Sharko agarró con fuerza el móvil. Iba y venía, dándose de cabezazos contra las paredes.

—¡Tienes que ir a la policía! Debes…

—¿A la policía? El tipo era un poli o un militar. No sé nada de esta ciudad, ni de este mundo, y me temo que ir a contarlo sólo empeoraría las cosas. Estamos en medio de la nada. A la gente del hotel le he dicho que me había dejado la ventana abierta, cosa que no hay que hacer nunca. Y que me había dado un ataque de pánico y me había golpeado al ver la araña. Nadie sospecha nada.

Lucie vio que el recepcionista la miraba fijamente. Se volvió de lado y habló en voz baja.

—Ese maldito científico asesino sabe por qué estoy aquí, estoy segura. Pero ¿cómo ha podido averiguarlo? ¿Cómo puede haberme reconocido? Hice circular la foto de Louts en el aeropuerto y tal vez el soplo le haya llegado de allí. No lo sé. En cualquier caso, querían que mi muerte pareciera un accidente. No querían que diera que hablar.

Sharko ya se había dirigido a su ordenador y había introducido los datos para un vuelo con destino a Manaos.

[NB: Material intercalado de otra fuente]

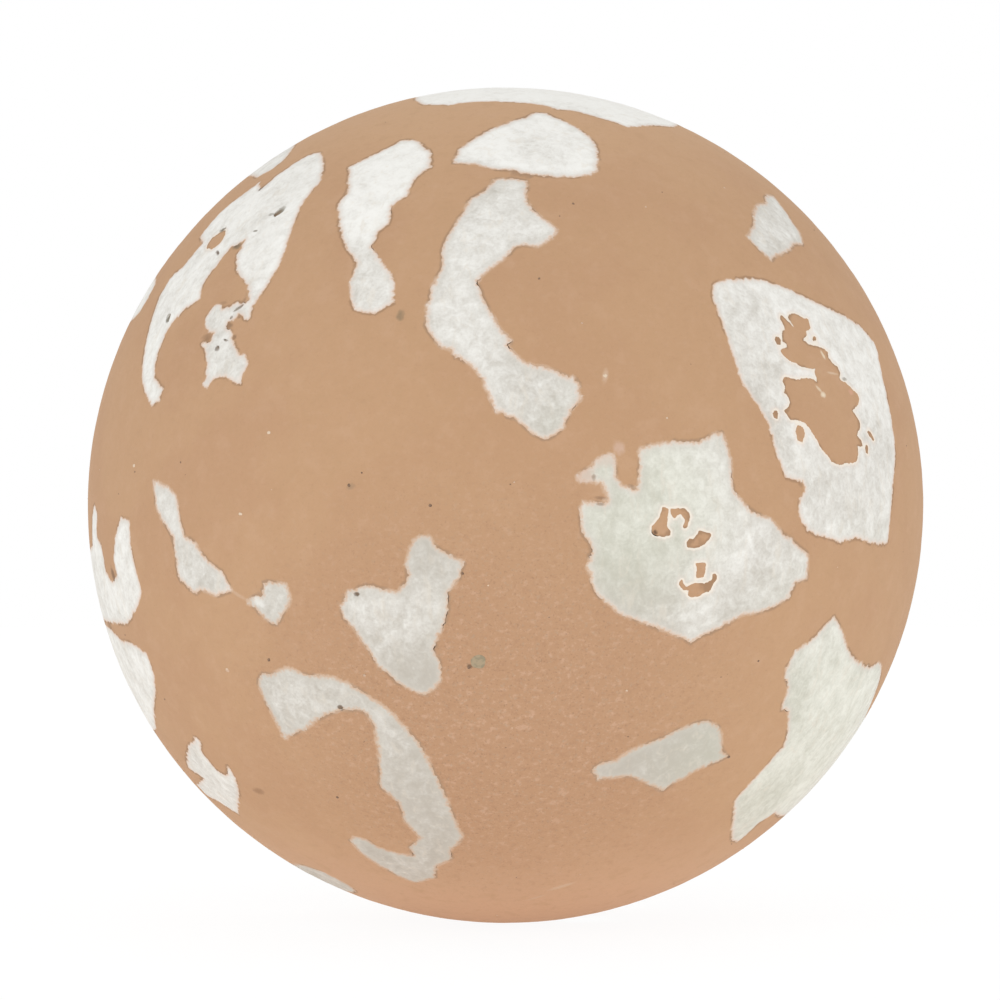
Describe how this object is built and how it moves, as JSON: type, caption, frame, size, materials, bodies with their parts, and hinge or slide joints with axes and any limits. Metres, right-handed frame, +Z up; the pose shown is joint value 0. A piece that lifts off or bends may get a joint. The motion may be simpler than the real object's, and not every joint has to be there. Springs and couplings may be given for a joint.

—No hay vuelo hasta dentro de dos días. ¡Mierda!

Hubo un silencio.

—¿Dos días? Es demasiado tiempo, Franck.

—No, no… Escúchame atentamente: te quedarás quietecita en el hotel y en contacto con la gente hasta que llegue yo. Cambia de habitación, evita andar sola, come en el restaurante del hotel y, sobre todo, no vayas a la ciudad.

Lucie sonrió apenada.

—Dos días es demasiado tiempo. Si… si me quedo aquí, estoy lista. El asesino no me dejará, volverá…, volverá a intentarlo. No tengo arma, ni ningún medio de defensa, no sé qué rostro tienen mis adversarios. Escúchame, ya tengo guía. Me marcho a la selva a las cinco de la madrugada. Acercarme a Chimaux es mi mejor protección.

Sharko se llevó las manos a la cabeza.

—Te lo suplico, espérame.

—Franck, yo…

—Te quiero. Siempre te he querido.

Lucie tuvo ganas de llorar.

—Yo también te quiero. Yo… Te llamaré pronto.